Ces activités contribuent-elles à l’économie locale, même de manière marginale ?
Absolument. Ces activités, bien que parfois marginales ou informelles, contribuent activement à l’économie locale. Elles génèrent des flux monétaires quotidiens, soutiennent des ménages et permettent à des individus d’assurer leur subsistance. En journée, certaines de ces personnes exercent une autre activité, et en soirée, elles exploitent ces opportunités nocturnes pour compléter leurs revenus. Cette pluriactivité, souvent discrète, leur permet de répondre à leurs besoins vitaux et de soutenir leurs familles.

Comment ces activités sont-elles perçues par la société en général ?

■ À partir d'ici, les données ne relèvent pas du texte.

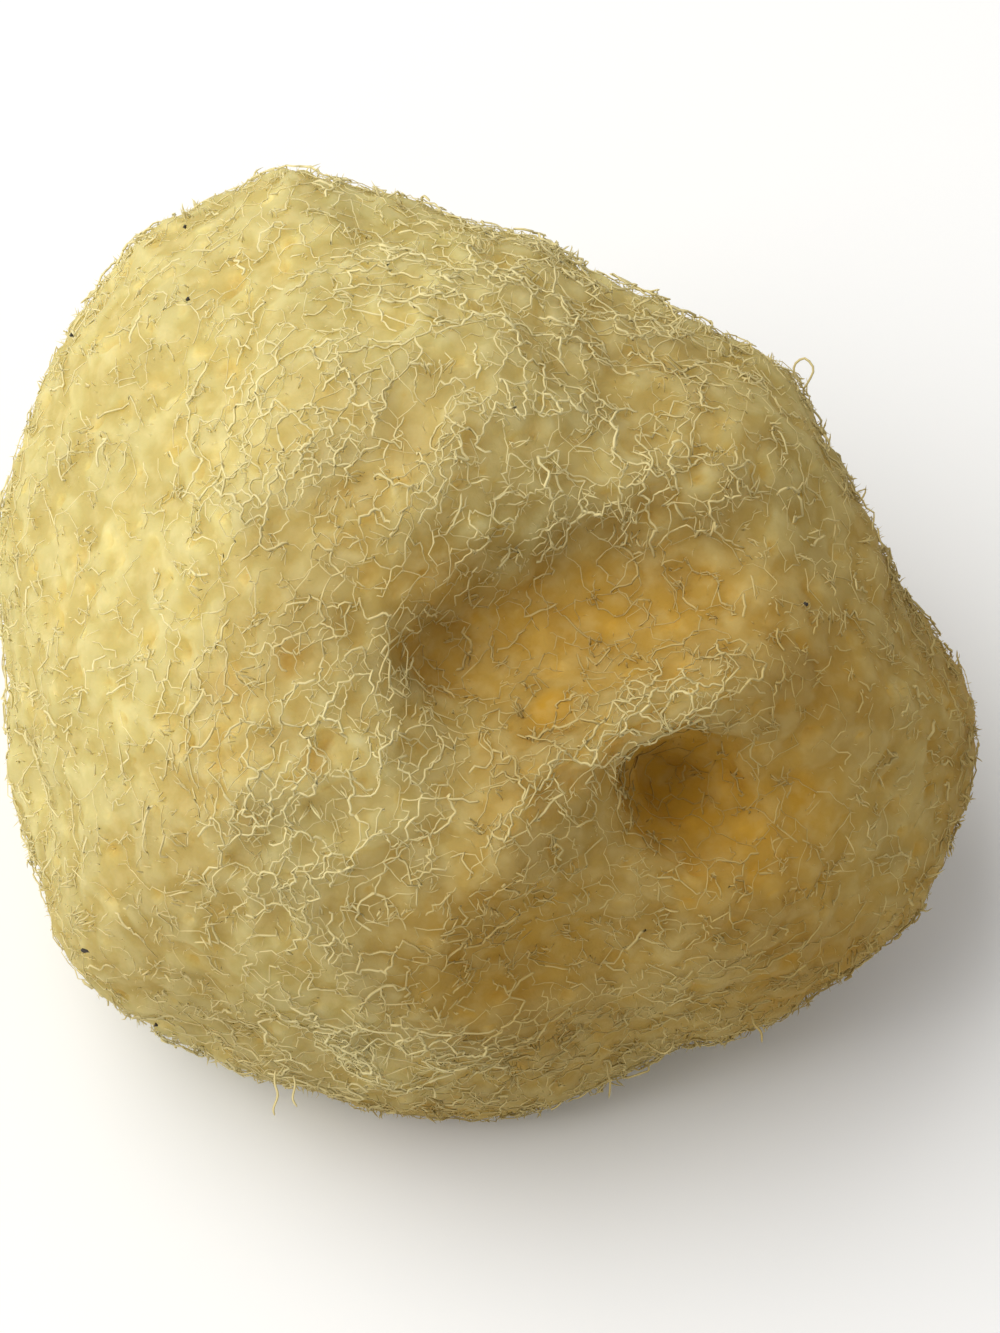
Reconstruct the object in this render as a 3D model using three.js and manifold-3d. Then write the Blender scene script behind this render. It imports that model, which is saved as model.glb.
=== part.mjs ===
// A natural bath sponge, dried and trimmed. It is one grown body: a lumpy dome whose face carries
// raised mats of fibre, an open hollow, a large oscule under a ridge and smaller pores, with more
// pores round the sides and a flat cut underneath, where it was taken from its rock.
// Millimetres, +Z up. The origin is the middle of the sponge's footprint, on the cut base.
import * as THREE from "three";
import { mergeVertices } from "three/addons/utils/BufferGeometryUtils.js";
import Module from "manifold-3d";

const wasm = await Module();
wasm.setup();

// The face is the side that the sponge is known by. It looks out along -Y and up, and its relief is
// set out on a plane square to that look: x to the right, y up the face, z out of it.
const FACE_ELEVATION = 60; // degrees above the horizon
const FRONT_BULGE = 37; // from the middle of the body out to the face
const BACK_BULGE = 34; // from the middle of the body to its far side
const BASE_DROP = 29; // from the middle of the body down to the cut
const SKIN_DETAIL = 18; // splits of each icosahedron edge, about 2.8 mm a facet
const BLOCK = 200; // the side of the block that keeps what is above the cut

// The body's outline as the face is looked at, anticlockwise from the right.
const OUTLINE = [
  [44.3, -6], [40.8, 1], [37.5, 10], [32.5, 19.2], [29.3, 24.7], [21, 28],
  [10.5, 33], [0, 38.9], [-9.7, 41.4], [-19.2, 43], [-27, 39.6], [-34.3, 35.5],
  [-39.2, 30.4], [-42.3, 21.8], [-44.4, 10.7], [-45.2, 0], [-45.2, -11], [-42.9, -21.2],
  [-38.6, -29.4], [-29.6, -35.3], [-19, -40.8], [-7.1, -44.8], [4.9, -41.8], [13.8, -37.4],
  [23.8, -35], [34.6, -30.9], [40.5, -23.9], [42.3, -14.4],
];

const RIM_SHARE = 0.98; // the face is laid out to this share of the outline's reach
const RELIEF_FADE = 3; // the face's relief fades where the skin faces outward less than 1 / this

// Low mounds (height above 0) and hollows (below 0) of the face, each an ellipse with soft edges.
const MOUNDS = [
  { name: "upper mat", at: [6, 24], half: [17, 10], turn: -18, height: 2.2 },
  { name: "left mat", at: [-17, 17], half: [12, 10], turn: 0, height: 1.4 },
  { name: "lower left mat", at: [-16, -14], half: [13, 14], turn: 20, height: 2.8 },
  { name: "right shoulder", at: [33, 0], half: [8, 12], turn: 20, height: 1.2 },
  { name: "open hollow", at: [10, 3], half: [15, 7], turn: 12, height: -7.5 },
  { name: "hollow's low end", at: [-1, 0], half: [5.5, 5], turn: 0, height: -3.5 },
  { name: "lower hollow", at: [3, -27], half: [12, 4.5], turn: 8, height: -3.2 },
  { name: "oscule's bowl", at: [21.4, -14.2], half: [11.5, 6.6], turn: -10, height: -4.8 },
  { name: "oscule's deep end", at: [17, -13.8], half: [5, 4.6], turn: 0, height: -2 },
];

const MOUND_EDGE = 1.4; // 1 is a plain bell; more gives a flatter top and steeper sides

// Long ridges and channels of the face: the points they follow, their half width and height.
const CRESTS = [
  { name: "ridge over the oscule", path: [[1, -17], [8, -10], [16, -5], [23, -1]], half: 4.6, height: 3.2 },
  { name: "channel by the lower mat", path: [[-3, -3], [-2, -11], [-4, -19]], half: 3.4, height: -3.6 },
  { name: "crease at the upper left", path: [[-38, 32], [-31, 26], [-24, 23]], half: 3, height: -1.6 },
  { name: "fold at the lower right", path: [[25, -34], [20, -28], [13, -25]], half: 3, height: -1.6 },
];

// Pores of the face: where their mouths are, their radius, how many times as wide as high they are,
// how deep, and how far they lean to the right and up the face on the way in.
const FACE_PORES = [
  { name: "oscule", at: [16.6, -12.6], radius: 3.3, wide: 1.5, depth: 6.4, lean: [-0.4, 0.2] },
  { name: "pore by the oscule", at: [27.1, -13.3], radius: 1.6, wide: 0.9, depth: 1.3, lean: [-0.1, 0] },
  { name: "pore in the hollow", at: [4.9, -4.9], radius: 2, wide: 1.4, depth: 2.2, lean: [0.2, 0.2] },
  { name: "pore at the hollow's end", at: [-4, -2], radius: 1.8, wide: 0.8, depth: 2.2, lean: [0.3, -0.3] },
  { name: "pore of the lower left mat", at: [-23.4, -3.6], radius: 2, wide: 0.8, depth: 1.5, lean: [0.2, 0] },
  { name: "slot of the lower left mat", at: [-17.2, -1.1], radius: 2.2, wide: 0.5, depth: 1.3, lean: [0, -0.2] },
  { name: "dimple of the lower left mat", at: [-14.8, -10.2], radius: 1.7, wide: 0.8, depth: 1.3, lean: [0, 0] },
];

// Pores of the other sides: the way they face, in degrees, anticlockwise from +X and above the horizon.
const SIDE_PORES = [
  { toward: 62, above: 24, radius: 5, wide: 1.25, depth: 11 },
  { toward: 88, above: -6, radius: 2.6, wide: 0.8, depth: 5 },
  { toward: 112, above: 30, radius: 3, wide: 0.8, depth: 6.5 },
  { toward: 145, above: 2, radius: 2.5, wide: 1.2, depth: 5.5 },
  { toward: 24, above: 8, radius: 3, wide: 0.8, depth: 6 },
  { toward: 200, above: 4, radius: 2.4, wide: 1.2, depth: 4.5 },
  { toward: 232, above: -14, radius: 2.3, wide: 0.8, depth: 4 },
  { toward: 335, above: -12, radius: 2.2, wide: 1.2, depth: 4 },
];
const PORE_SIDES = 14; // facets round a pore
const PORE_FLARE = 1.5; // how much wider a pore is where it meets the skin
const PORE_CLEARANCE = 4; // how far the shape that cuts a pore stands out of the skin
const PORE_WALL = [[1, 0.16], [0.82, 0.5], [0.5, 0.85]]; // shares of a pore's radius and depth

// Irregular growth: waves of lumps laid over the whole skin, the longest first.
const LUMP_WAVES = [
  { length: 36, height: 0.8, count: 5 },
  { length: 19, height: 0.45, count: 7 },
  { length: 11, height: 0.22, count: 9 },
];
const SEED = 41;

// Repeatable pseudo-random numbers from 0 to 1.
function randomSource(seed) {
  let state = seed;
  return () => {
    state = (state * 1664525 + 1013904223) % 4294967296;
    return state / 4294967296;
  };
}

function makeLumpWaves() {
  const random = randomSource(SEED);
  const waves = [];
  for (const { length, height, count } of LUMP_WAVES) {
    for (let i = 0; i < count; i++) {
      const rise = 2 * random() - 1;
      const turn = 2 * Math.PI * random();
      const flat = Math.sqrt(1 - rise * rise);
      const way = new THREE.Vector3(flat * Math.cos(turn), flat * Math.sin(turn), rise);
      waves.push({
        way: way.multiplyScalar((2 * Math.PI) / length),
        phase: 2 * Math.PI * random(),
        height: height / Math.sqrt(count / 2),
      });
    }
  }
  return waves;
}
const lumpWaves = makeLumpWaves();

function lumpHeight(point) {
  return lumpWaves.reduce((sum, w) => sum + w.height * Math.sin(w.way.dot(point) + w.phase), 0);
}

// The outline as a table of reach against angle, read with straight lines between its entries.
const REACH_STEPS = 720;
function makeReachTable() {
  const points = OUTLINE.map(([x, y]) => new THREE.Vector3(x, y, 0));
  const curve = new THREE.CatmullRomCurve3(points, true, "centripetal");
  const samples = curve.getSpacedPoints(4 * REACH_STEPS);
  const table = new Array(REACH_STEPS).fill(0);
  for (const p of samples) {
    const turn = (Math.atan2(p.y, p.x) / (2 * Math.PI) + 1) % 1;
    const slot = Math.floor(turn * REACH_STEPS);
    table[slot] = Math.max(table[slot], Math.hypot(p.x, p.y));
  }
  return table;
}
const reachTable = makeReachTable();

function outlineReach(angle) {
  const place = ((angle / (2 * Math.PI) + 1) % 1) * REACH_STEPS;
  const slot = Math.floor(place) % REACH_STEPS;
  const share = place - Math.floor(place);
  return reachTable[slot] * (1 - share) + reachTable[(slot + 1) % REACH_STEPS] * share;
}

function moundHeight(x, y, { at, half, turn, height }) {
  const angle = THREE.MathUtils.degToRad(turn);
  const dx = x - at[0];
  const dy = y - at[1];
  const along = (dx * Math.cos(angle) + dy * Math.sin(angle)) / half[0];
  const across = (dy * Math.cos(angle) - dx * Math.sin(angle)) / half[1];
  return height * Math.exp(-Math.pow(along * along + across * across, MOUND_EDGE));
}

function crestHeight(x, y, { path, half, height }) {
  const here = new THREE.Vector3(x, y, 0);
  const nearest = new THREE.Vector3();
  let gap = Infinity;
  for (let i = 1; i < path.length; i++) {
    const stretch = new THREE.Line3(
      new THREE.Vector3(...path[i - 1], 0),
      new THREE.Vector3(...path[i], 0),
    );
    stretch.closestPointToPoint(here, true, nearest);
    gap = Math.min(gap, nearest.distanceTo(here));
  }
  return height * Math.exp(-((gap / half) ** 2));
}

function faceRelief(x, y) {
  const mounds = MOUNDS.reduce((sum, mound) => sum + moundHeight(x, y, mound), 0);
  return CRESTS.reduce((sum, crest) => sum + crestHeight(x, y, crest), mounds);
}

// A point of the skin in the face's frame, for a unit direction from the middle of the body.
function skinPoint(direction) {
  const reach = outlineReach(Math.atan2(direction.y, direction.x));
  const bulge = direction.z > 0 ? FRONT_BULGE : BACK_BULGE;
  const point = new THREE.Vector3(direction.x * reach, direction.y * reach, direction.z * bulge);
  point.addScaledVector(direction, lumpHeight(point));
  if (direction.z > 0) point.z += faceRelief(point.x, point.y) * Math.min(1, RELIEF_FADE * direction.z);
  return point;
}

// The direction whose skin point lies at (x, y) on the face, before lumps.
function faceDirection(x, y) {
  const angle = Math.atan2(y, x);
  const share = Math.min(RIM_SHARE, Math.hypot(x, y) / outlineReach(angle));
  return new THREE.Vector3(
    share * Math.cos(angle),
    share * Math.sin(angle),
    Math.sqrt(1 - share * share),
  );
}

const faceToPart = new THREE.Matrix4().makeRotationX(
  THREE.MathUtils.degToRad(90 - FACE_ELEVATION),
);
const partToFace = faceToPart.clone().invert();

function toSolid(geometry) {
  geometry.deleteAttribute("normal");
  geometry.deleteAttribute("uv");
  const merged = mergeVertices(geometry, 1e-4);
  return new wasm.Manifold(
    new wasm.Mesh({
      numProp: 3,
      vertProperties: new Float32Array(merged.attributes.position.array),
      triVerts: new Uint32Array(merged.index.array),
    }),
  );
}

function toGeometry(solid) {
  const mesh = solid.getMesh();
  const geometry = new THREE.BufferGeometry();
  geometry.setAttribute("position", new THREE.BufferAttribute(mesh.vertProperties, 3));
  geometry.setIndex(new THREE.BufferAttribute(mesh.triVerts, 1));
  geometry.computeVertexNormals();
  return geometry;
}

function makeSkin() {
  const geometry = new THREE.IcosahedronGeometry(1, SKIN_DETAIL);
  const positions = geometry.attributes.position;
  const direction = new THREE.Vector3();
  for (let i = 0; i < positions.count; i++) {
    direction.fromBufferAttribute(positions, i).normalize();
    const point = skinPoint(direction).applyMatrix4(faceToPart);
    positions.setXYZ(i, point.x, point.y, point.z);
  }
  return toSolid(geometry);
}

// A pore is a closed funnel to be cut away: a flared mouth, a narrowing throat and a round end.
function makePore(mouth, inward, { radius, wide, depth }) {
  const mouthRadius = radius * PORE_FLARE;
  const profile = [
    [0, PORE_CLEARANCE],
    [mouthRadius, PORE_CLEARANCE],
    [mouthRadius, 0],
    ...PORE_WALL.map(([share, down]) => [share * radius, -down * depth]),
    [0, -depth],
  ];
  const funnel = new THREE.LatheGeometry(
    profile.map(([r, z]) => new THREE.Vector2(r, z)).reverse(),
    PORE_SIDES,
  );
  const turn = new THREE.Quaternion().setFromUnitVectors(
    new THREE.Vector3(0, -1, 0),
    inward.clone().normalize(),
  );
  const stretch = new THREE.Vector3(wide, 1, 1);
  funnel.applyMatrix4(new THREE.Matrix4().compose(mouth, turn, stretch));
  return toSolid(funnel);
}

function makeFacePore(pore) {
  const mouth = skinPoint(faceDirection(...pore.at));
  const inward = new THREE.Vector3(...pore.lean, -1);
  return makePore(mouth.applyMatrix4(faceToPart), inward.transformDirection(faceToPart), pore);
}

function makeSidePore(pore) {
  const turn = THREE.MathUtils.degToRad(pore.toward);
  const rise = THREE.MathUtils.degToRad(pore.above);
  const outward = new THREE.Vector3(
    Math.cos(rise) * Math.cos(turn),
    Math.cos(rise) * Math.sin(turn),
    Math.sin(rise),
  );
  const mouth = skinPoint(outward.clone().transformDirection(partToFace));
  return makePore(mouth.applyMatrix4(faceToPart), outward.negate(), pore);
}

// The body with its pores cut in and its underside trimmed flat, standing on z = 0.
function makeSponge() {
  let body = makeSkin();
  for (const pore of FACE_PORES) body = body.subtract(makeFacePore(pore));
  for (const pore of SIDE_PORES) body = body.subtract(makeSidePore(pore));
  const block = new THREE.BoxGeometry(BLOCK, BLOCK, BLOCK);
  block.translate(0, 0, BLOCK / 2 - BASE_DROP);
  body = body.intersect(toSolid(block));
  const box = body.boundingBox();
  return body.translate(
    -(box.min[0] + box.max[0]) / 2,
    -(box.min[1] + box.max[1]) / 2,
    -box.min[2],
  );
}

const spongeMaterial = new THREE.MeshStandardMaterial({
  color: 0xc9b372,
  roughness: 0.9,
  metalness: 0,
});
const sponge = new THREE.Mesh(toGeometry(makeSponge()), spongeMaterial);
sponge.name = "sponge";

const part = new THREE.Group();
part.add(sponge);
export default part;
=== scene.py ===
"""The looks of a dried natural bath sponge: a porous core under a coat of web, tufts and down."""
import math

import bpy
import numpy as np
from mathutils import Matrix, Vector
from mathutils.bvhtree import BVHTree
from mathutils.kdtree import KDTree


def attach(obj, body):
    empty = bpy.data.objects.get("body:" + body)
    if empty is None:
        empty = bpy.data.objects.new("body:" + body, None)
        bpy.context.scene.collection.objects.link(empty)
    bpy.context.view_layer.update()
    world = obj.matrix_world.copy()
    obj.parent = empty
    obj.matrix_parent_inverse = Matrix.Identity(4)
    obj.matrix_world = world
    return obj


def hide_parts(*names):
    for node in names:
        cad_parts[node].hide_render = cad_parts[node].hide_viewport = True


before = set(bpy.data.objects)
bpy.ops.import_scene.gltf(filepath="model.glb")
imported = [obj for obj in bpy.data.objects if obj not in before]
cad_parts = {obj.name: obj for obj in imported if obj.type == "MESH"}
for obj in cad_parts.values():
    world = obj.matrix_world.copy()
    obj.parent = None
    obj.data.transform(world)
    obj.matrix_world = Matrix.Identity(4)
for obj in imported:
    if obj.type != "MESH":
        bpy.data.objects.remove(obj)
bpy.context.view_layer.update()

MM = 0.001
rng = np.random.default_rng(7)

# The face's own frame: x to the right, y up the face, z out of it, from the middle of the body
FACE_ELEVATION = math.radians(60)
BODY_MIDDLE = np.array([0.56, 1.0, 29.0]) * MM
FACE_REACH = 44 * MM
FACE_X = np.array([1.0, 0.0, 0.0])
FACE_Y = np.array([0.0, math.sin(FACE_ELEVATION), math.cos(FACE_ELEVATION)])
FACE_Z = np.array([0.0, -math.cos(FACE_ELEVATION), math.sin(FACE_ELEVATION)])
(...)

La perception sociale varie. Pour certains, ces activités sont simplement opportunistes et répondent à une logique de marché, puisque là où il y a une demande, il y a toujours une offre. Pour d’autres, elles sont associées à des pratiques marginales ou moralement discutables, car elles s’inscrivent dans un environnement jugé déviant ou dangereux. Néanmoins, il est clair que la plupart des acteurs concernés préfèrent opérer de nuit, car l’essentiel de leur clientèle s’active durant cette période. Le regard social oscille donc entre observation passive et tolérance pragmatique.
Y a-t-il une stigmatisation de ceux qui vivent de ces activités indirectes ?
En général, la stigmatisation est modérée mais bien réelle. Certaines personnes considèrent ces métiers comme des formes de survie économique et évitent de les juger sévèrement. D’autres, en revanche, les perçoivent négativement en raison de l’environnement dans lequel ils s’inscrivent. Cela dit, plusieurs acteurs économiques du secteur revendiquent leur activité comme une source légitime de revenus. Pour eux, il ne s’agit ni de hasard ni de déchéance, mais d’un choix assumé ou d’une réponse à une situation de vulnérabilité. Dans un contexte où les opportunités sont rares, cette forme de commerce s’apparente à une stratégie de débrouillardise.